* Supplied material *
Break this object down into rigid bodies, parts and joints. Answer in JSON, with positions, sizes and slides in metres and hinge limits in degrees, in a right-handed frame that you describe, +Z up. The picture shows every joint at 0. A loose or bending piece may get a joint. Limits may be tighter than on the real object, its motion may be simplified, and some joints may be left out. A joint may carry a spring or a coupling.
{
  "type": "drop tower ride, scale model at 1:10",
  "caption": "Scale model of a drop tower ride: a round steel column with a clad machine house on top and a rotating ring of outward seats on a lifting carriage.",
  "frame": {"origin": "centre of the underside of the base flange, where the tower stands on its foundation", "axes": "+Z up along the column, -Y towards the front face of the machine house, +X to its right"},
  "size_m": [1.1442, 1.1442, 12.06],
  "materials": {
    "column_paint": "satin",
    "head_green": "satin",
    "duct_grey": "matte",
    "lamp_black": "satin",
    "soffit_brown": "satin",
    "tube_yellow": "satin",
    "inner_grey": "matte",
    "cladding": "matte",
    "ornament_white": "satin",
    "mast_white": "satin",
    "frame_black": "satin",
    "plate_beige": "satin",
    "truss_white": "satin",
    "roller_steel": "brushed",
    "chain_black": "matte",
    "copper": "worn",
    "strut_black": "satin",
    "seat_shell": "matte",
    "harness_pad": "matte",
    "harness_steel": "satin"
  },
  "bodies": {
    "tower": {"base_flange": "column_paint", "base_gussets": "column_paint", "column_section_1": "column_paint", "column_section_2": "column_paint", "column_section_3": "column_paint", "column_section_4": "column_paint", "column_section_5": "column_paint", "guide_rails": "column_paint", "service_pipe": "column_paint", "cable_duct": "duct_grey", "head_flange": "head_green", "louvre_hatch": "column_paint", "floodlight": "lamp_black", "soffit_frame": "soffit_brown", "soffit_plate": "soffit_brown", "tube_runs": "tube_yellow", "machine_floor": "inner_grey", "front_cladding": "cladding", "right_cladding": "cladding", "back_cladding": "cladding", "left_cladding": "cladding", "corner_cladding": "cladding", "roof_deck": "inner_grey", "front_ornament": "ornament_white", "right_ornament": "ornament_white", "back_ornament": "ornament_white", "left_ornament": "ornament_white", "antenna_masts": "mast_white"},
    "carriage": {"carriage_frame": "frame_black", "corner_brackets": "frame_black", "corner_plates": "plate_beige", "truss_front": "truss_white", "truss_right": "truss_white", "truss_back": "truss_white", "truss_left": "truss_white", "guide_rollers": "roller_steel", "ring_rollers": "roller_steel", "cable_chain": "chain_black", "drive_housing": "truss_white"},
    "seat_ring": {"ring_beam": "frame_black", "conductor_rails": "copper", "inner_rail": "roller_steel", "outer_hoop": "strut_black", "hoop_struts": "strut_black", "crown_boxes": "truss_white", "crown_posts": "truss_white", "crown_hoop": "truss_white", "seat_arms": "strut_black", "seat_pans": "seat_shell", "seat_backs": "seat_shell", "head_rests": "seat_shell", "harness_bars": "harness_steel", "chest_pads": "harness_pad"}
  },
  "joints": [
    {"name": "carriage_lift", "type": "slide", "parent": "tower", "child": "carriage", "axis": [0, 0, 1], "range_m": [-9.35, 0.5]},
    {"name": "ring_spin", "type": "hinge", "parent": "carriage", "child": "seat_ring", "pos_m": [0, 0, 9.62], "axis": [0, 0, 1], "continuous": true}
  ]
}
--
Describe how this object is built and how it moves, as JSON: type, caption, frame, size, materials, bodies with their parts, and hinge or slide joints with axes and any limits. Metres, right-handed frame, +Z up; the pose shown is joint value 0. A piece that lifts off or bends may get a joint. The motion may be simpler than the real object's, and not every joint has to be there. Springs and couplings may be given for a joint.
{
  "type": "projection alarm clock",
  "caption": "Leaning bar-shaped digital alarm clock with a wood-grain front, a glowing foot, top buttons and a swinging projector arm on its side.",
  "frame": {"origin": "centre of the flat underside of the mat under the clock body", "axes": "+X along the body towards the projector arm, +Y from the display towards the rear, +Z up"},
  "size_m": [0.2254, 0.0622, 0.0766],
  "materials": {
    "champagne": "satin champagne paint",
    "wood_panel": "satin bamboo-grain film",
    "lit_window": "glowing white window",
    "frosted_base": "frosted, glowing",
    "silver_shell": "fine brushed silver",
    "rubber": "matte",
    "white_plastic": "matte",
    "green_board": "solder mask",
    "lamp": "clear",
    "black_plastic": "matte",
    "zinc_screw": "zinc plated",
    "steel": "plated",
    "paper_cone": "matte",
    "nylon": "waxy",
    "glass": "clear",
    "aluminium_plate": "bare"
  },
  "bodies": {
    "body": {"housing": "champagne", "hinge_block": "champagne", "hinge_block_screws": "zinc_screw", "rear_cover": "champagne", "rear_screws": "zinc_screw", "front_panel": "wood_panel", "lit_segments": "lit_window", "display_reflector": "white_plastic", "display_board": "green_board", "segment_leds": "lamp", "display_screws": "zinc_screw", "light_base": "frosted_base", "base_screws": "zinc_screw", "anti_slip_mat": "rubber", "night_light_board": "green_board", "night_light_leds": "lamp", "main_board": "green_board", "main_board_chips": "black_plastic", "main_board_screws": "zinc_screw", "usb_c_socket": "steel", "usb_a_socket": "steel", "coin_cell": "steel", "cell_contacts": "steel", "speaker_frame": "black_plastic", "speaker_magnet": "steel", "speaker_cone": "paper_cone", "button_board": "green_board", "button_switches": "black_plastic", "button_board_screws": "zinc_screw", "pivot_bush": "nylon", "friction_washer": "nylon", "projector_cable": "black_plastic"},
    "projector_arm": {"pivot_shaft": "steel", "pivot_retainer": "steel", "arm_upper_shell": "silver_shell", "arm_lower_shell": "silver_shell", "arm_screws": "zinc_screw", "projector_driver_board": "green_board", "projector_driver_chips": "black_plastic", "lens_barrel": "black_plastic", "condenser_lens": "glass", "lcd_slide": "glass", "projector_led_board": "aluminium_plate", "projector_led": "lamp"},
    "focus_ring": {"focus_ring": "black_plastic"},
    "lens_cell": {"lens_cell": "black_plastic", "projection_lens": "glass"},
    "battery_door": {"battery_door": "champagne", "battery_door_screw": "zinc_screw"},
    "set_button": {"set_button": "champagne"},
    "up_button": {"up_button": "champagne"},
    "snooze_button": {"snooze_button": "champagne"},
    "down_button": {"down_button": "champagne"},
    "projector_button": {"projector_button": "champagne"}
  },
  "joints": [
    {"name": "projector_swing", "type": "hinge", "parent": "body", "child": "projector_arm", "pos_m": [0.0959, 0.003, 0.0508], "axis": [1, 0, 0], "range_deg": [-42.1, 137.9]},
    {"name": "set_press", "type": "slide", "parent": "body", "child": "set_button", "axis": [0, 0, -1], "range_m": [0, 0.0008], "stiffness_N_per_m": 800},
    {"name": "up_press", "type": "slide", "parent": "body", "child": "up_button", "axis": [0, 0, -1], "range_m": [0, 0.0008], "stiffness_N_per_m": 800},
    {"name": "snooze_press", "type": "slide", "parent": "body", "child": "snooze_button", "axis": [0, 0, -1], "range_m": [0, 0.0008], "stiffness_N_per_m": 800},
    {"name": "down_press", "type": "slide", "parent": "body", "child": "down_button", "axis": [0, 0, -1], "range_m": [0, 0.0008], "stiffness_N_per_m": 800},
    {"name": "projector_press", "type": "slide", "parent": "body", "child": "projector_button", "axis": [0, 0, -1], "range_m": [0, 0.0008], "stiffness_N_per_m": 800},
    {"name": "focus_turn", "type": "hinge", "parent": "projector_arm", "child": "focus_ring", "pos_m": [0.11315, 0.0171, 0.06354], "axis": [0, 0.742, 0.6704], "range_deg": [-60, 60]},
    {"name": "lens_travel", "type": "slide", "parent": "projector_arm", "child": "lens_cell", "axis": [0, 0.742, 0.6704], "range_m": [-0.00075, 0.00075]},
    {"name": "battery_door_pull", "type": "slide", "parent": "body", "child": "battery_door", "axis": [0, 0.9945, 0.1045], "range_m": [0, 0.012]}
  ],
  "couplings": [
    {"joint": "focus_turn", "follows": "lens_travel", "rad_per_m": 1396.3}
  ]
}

* Written problem *
Extract all lines of the records above that include "JSON".

* Written reply *
Break this object down into rigid bodies, parts and joints. Answer in JSON, with positions, sizes and slides in metres and hinge limits in degrees, in a right-handed frame that you describe, +Z up. The picture shows every joint at 0. A loose or bending piece may get a joint. Limits may be tighter than on the real object, its motion may be simplified, and some joints may be left out. A joint may carry a spring or a coupling.
Describe how this object is built and how it moves, as JSON: type, caption, frame, size, materials, bodies with their parts, and hinge or slide joints with axes and any limits. Metres, right-handed frame, +Z up; the pose shown is joint value 0. A piece that lifts off or bends may get a joint. The motion may be simpler than the real object's, and not every joint has to be there. Springs and couplings may be given for a joint.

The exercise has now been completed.